■ **Task statement**
Return the listing below in full, with every line exactly as it is.

■ **Supplied data**
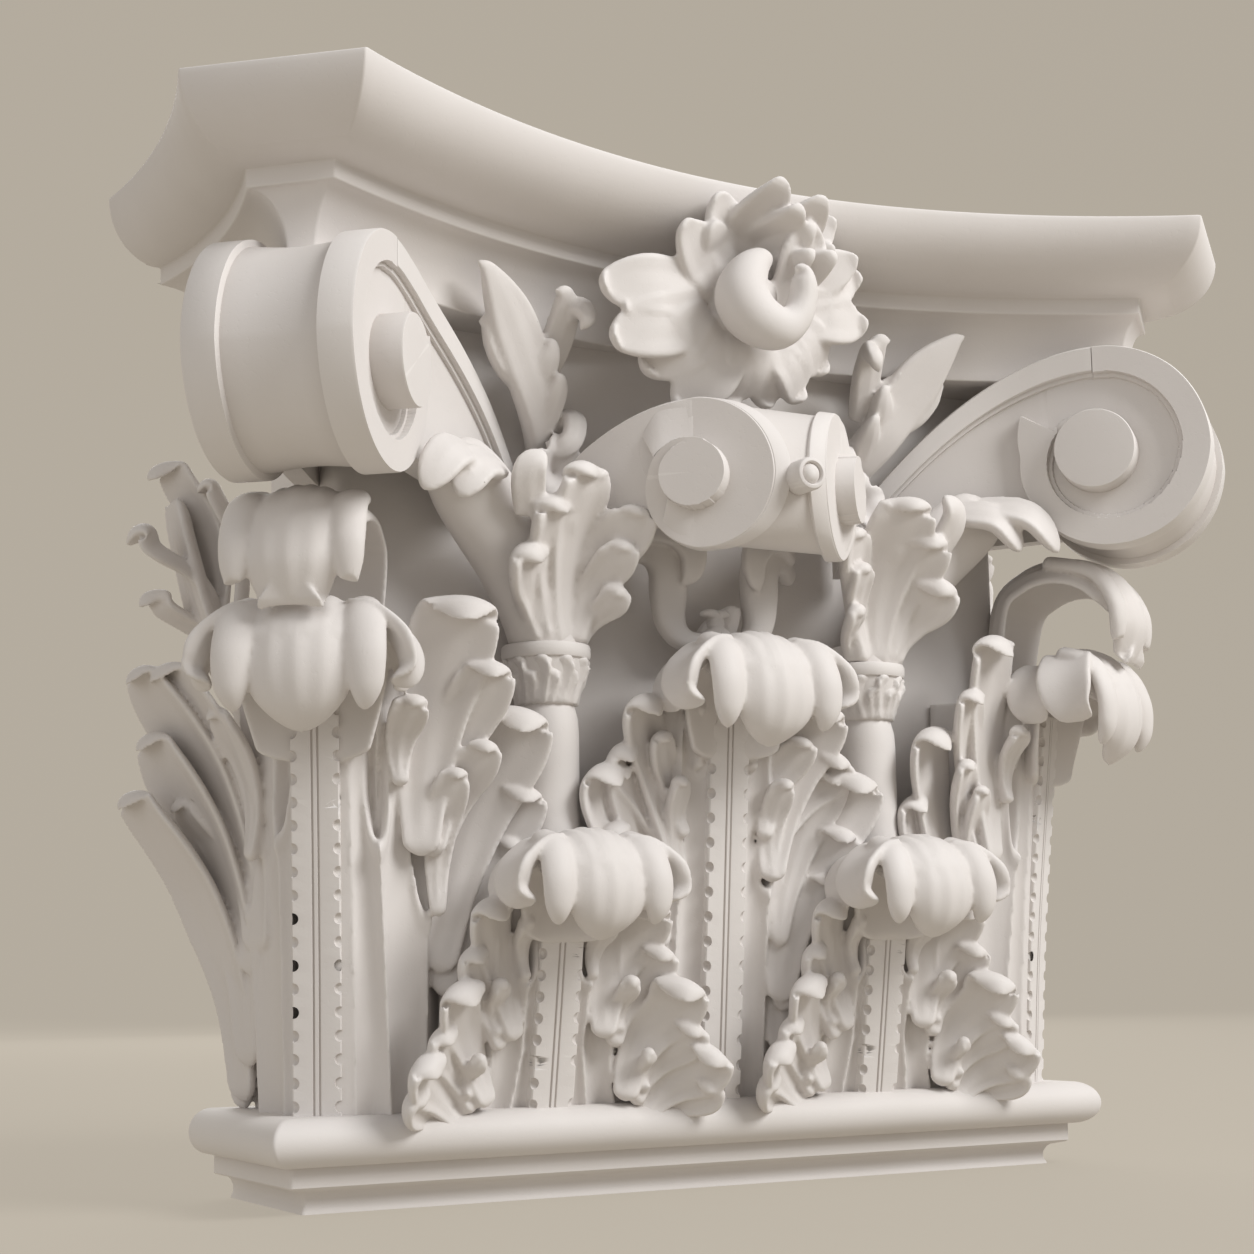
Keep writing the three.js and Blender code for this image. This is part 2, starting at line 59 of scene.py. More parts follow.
LAMPS = {
    "key": {"place": (1.15, -1.7, 1.75), "size": 1.2, "power": 58},
    "left_fill": {"place": (-2.4, -1.0, 0.9), "size": 2.2, "power": 9},
    "back_fill": {"place": (0.8, 2.4, 1.6), "size": 2.4, "power": 40},
}
LAMP_AIM = (0, 0, 0.25)
for name, lamp in LAMPS.items():
    light = bpy.data.lights.new(name, "AREA")
    light.size = lamp["size"]
    light.energy = lamp["power"]
    holder = bpy.data.objects.new(name, light)
    scene.collection.objects.link(holder)
    holder.location = lamp["place"]
    aim = Vector(LAMP_AIM) - holder.location
    holder.rotation_euler = aim.to_track_quat("-Z", "Y").to_euler()

SKY = (0.47, 0.46, 0.46, 1)
BACKDROP = (0.462, 0.418, 0.352, 1)
sky = bpy.data.worlds.new("studio")
scene.world = sky
sky.use_nodes = True
sky.node_tree.nodes["Background"].inputs["Color"].default_value = SKY
sky.node_tree.nodes["Background"].inputs["Strength"].default_value = 0.95

# The sheet lies flat under the stone and sweeps up behind it.
SHEET = {"front": -9.0, "bend": 3.0, "radius": 2.5, "top": 12.0, "half": 14.0}
sweep = [(SHEET["front"], 0.0), (SHEET["bend"], 0.0)]
for a in np.linspace(0.1, math.pi / 2, 16):
    sweep.append((SHEET["bend"] + SHEET["radius"] * math.sin(a),
                  SHEET["radius"] - SHEET["radius"] * math.cos(a)))
sweep.append((SHEET["bend"] + SHEET["radius"], SHEET["top"]))
sheet_points = [(x, y, z) for y, z in sweep for x in (-SHEET["half"], SHEET["half"])]
sheet_faces = [(2 * i, 2 * i + 1, 2 * i + 3, 2 * i + 2) for i in range(len(sweep) - 1)]
floor_mesh = bpy.data.meshes.new("floor")
floor_mesh.from_pydata(sheet_points, [], sheet_faces)
floor_mesh.shade_smooth()
floor = bpy.data.objects.new("floor", floor_mesh)
scene.collection.objects.link(floor)
paper = bpy.data.materials.new("floor_paper")
paper.use_nodes = True
paper_shader = paper.node_tree.nodes["Principled BSDF"]
paper_shader.inputs["Base Color"].default_value = (0.13, 0.118, 0.10, 1)
paper_shader.inputs["Roughness"].default_value = 1.0
paper_shader.inputs["Specular IOR Level"].default_value = 0.0
paper_shader.inputs["Emission Color"].default_value = BACKDROP
paper_shader.inputs["Emission Strength"].default_value = 0.84
floor_mesh.materials.append(paper)


# --- Neck: band, fillet and half-round torus ---
# The lowest courses of the block, run round the front and both returns and cut off square at the
# wall. They are cast with the rest in a fine stone mix and rubbed smooth.
MM = 0.001  # every size below is in millimetres
WALL = 46.15
SHAFT_HALF = 200
CREASE = 40  # degrees: mouldings stay crisp where they turn more than this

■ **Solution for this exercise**
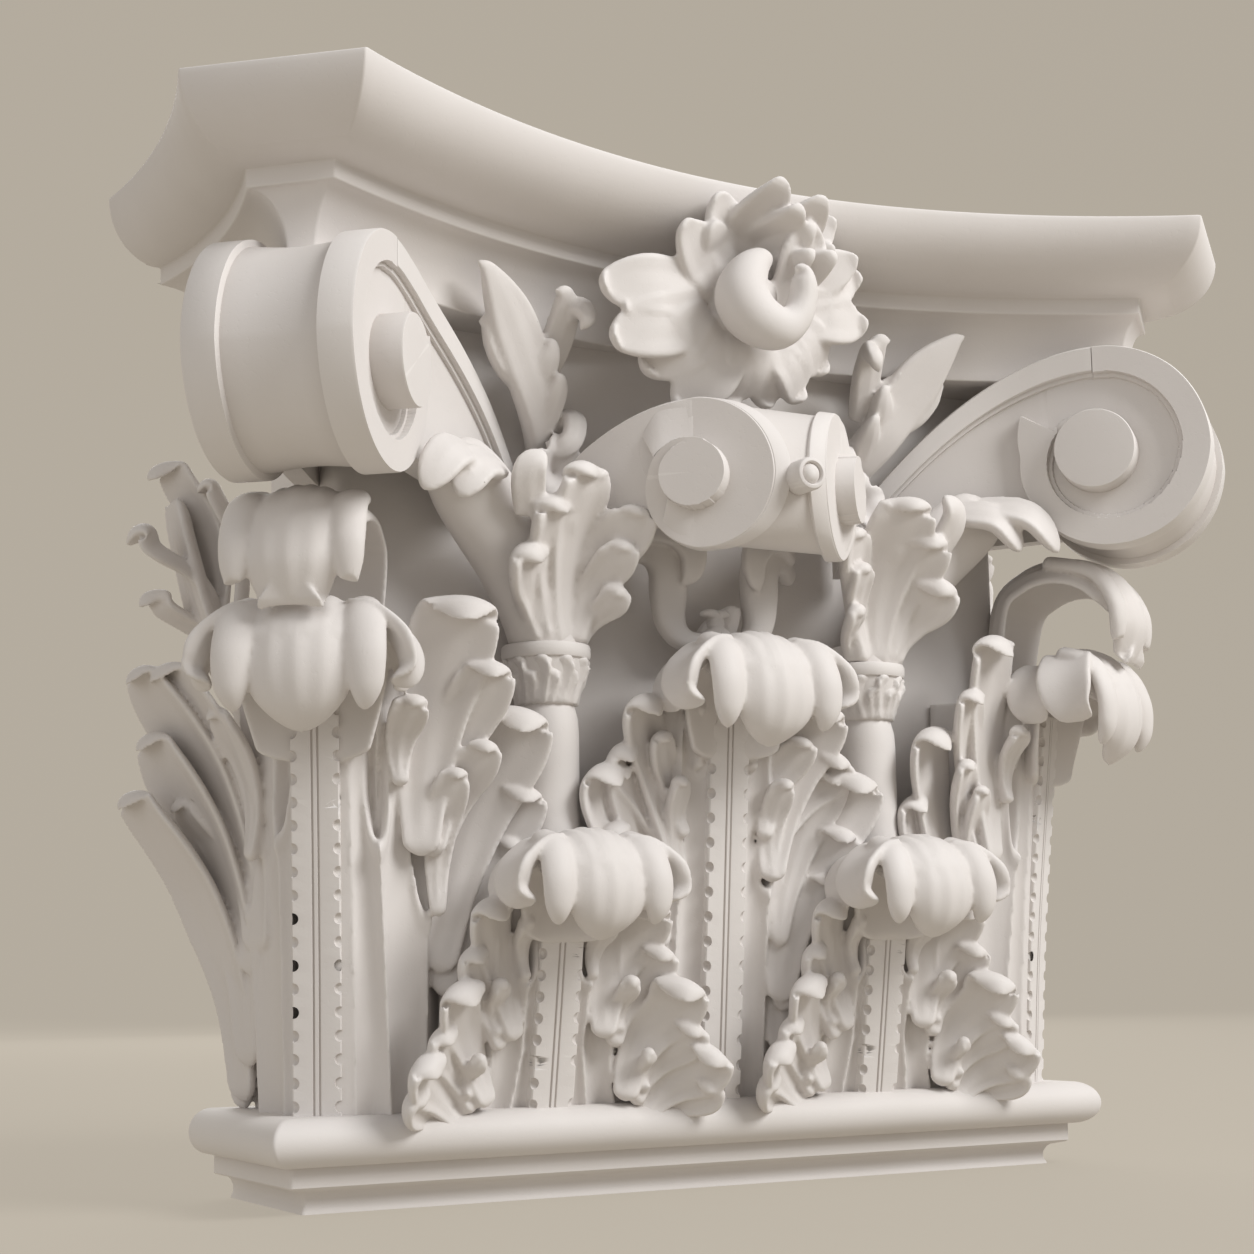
Keep writing the three.js and Blender code for this image. This is part 2, starting at line 59 of scene.py. More parts follow.
LAMPS = {
    "key": {"place": (1.15, -1.7, 1.75), "size": 1.2, "power": 58},
    "left_fill": {"place": (-2.4, -1.0, 0.9), "size": 2.2, "power": 9},
    "back_fill": {"place": (0.8, 2.4, 1.6), "size": 2.4, "power": 40},
}
LAMP_AIM = (0, 0, 0.25)
for name, lamp in LAMPS.items():
    light = bpy.data.lights.new(name, "AREA")
    light.size = lamp["size"]
    light.energy = lamp["power"]
    holder = bpy.data.objects.new(name, light)
    scene.collection.objects.link(holder)
    holder.location = lamp["place"]
    aim = Vector(LAMP_AIM) - holder.location
    holder.rotation_euler = aim.to_track_quat("-Z", "Y").to_euler()

SKY = (0.47, 0.46, 0.46, 1)
BACKDROP = (0.462, 0.418, 0.352, 1)
sky = bpy.data.worlds.new("studio")
scene.world = sky
sky.use_nodes = True
sky.node_tree.nodes["Background"].inputs["Color"].default_value = SKY
sky.node_tree.nodes["Background"].inputs["Strength"].default_value = 0.95

# The sheet lies flat under the stone and sweeps up behind it.
SHEET = {"front": -9.0, "bend": 3.0, "radius": 2.5, "top": 12.0, "half": 14.0}
sweep = [(SHEET["front"], 0.0), (SHEET["bend"], 0.0)]
for a in np.linspace(0.1, math.pi / 2, 16):
    sweep.append((SHEET["bend"] + SHEET["radius"] * math.sin(a),
                  SHEET["radius"] - SHEET["radius"] * math.cos(a)))
sweep.append((SHEET["bend"] + SHEET["radius"], SHEET["top"]))
sheet_points = [(x, y, z) for y, z in sweep for x in (-SHEET["half"], SHEET["half"])]
sheet_faces = [(2 * i, 2 * i + 1, 2 * i + 3, 2 * i + 2) for i in range(len(sweep) - 1)]
floor_mesh = bpy.data.meshes.new("floor")
floor_mesh.from_pydata(sheet_points, [], sheet_faces)
floor_mesh.shade_smooth()
floor = bpy.data.objects.new("floor", floor_mesh)
scene.collection.objects.link(floor)
paper = bpy.data.materials.new("floor_paper")
paper.use_nodes = True
paper_shader = paper.node_tree.nodes["Principled BSDF"]
paper_shader.inputs["Base Color"].default_value = (0.13, 0.118, 0.10, 1)
paper_shader.inputs["Roughness"].default_value = 1.0
paper_shader.inputs["Specular IOR Level"].default_value = 0.0
paper_shader.inputs["Emission Color"].default_value = BACKDROP
paper_shader.inputs["Emission Strength"].default_value = 0.84
floor_mesh.materials.append(paper)


# --- Neck: band, fillet and half-round torus ---
# The lowest courses of the block, run round the front and both returns and cut off square at the
# wall. They are cast with the rest in a fine stone mix and rubbed smooth.
MM = 0.001  # every size below is in millimetres
WALL = 46.15
SHAFT_HALF = 200
CREASE = 40  # degrees: mouldings stay crisp where they turn more than this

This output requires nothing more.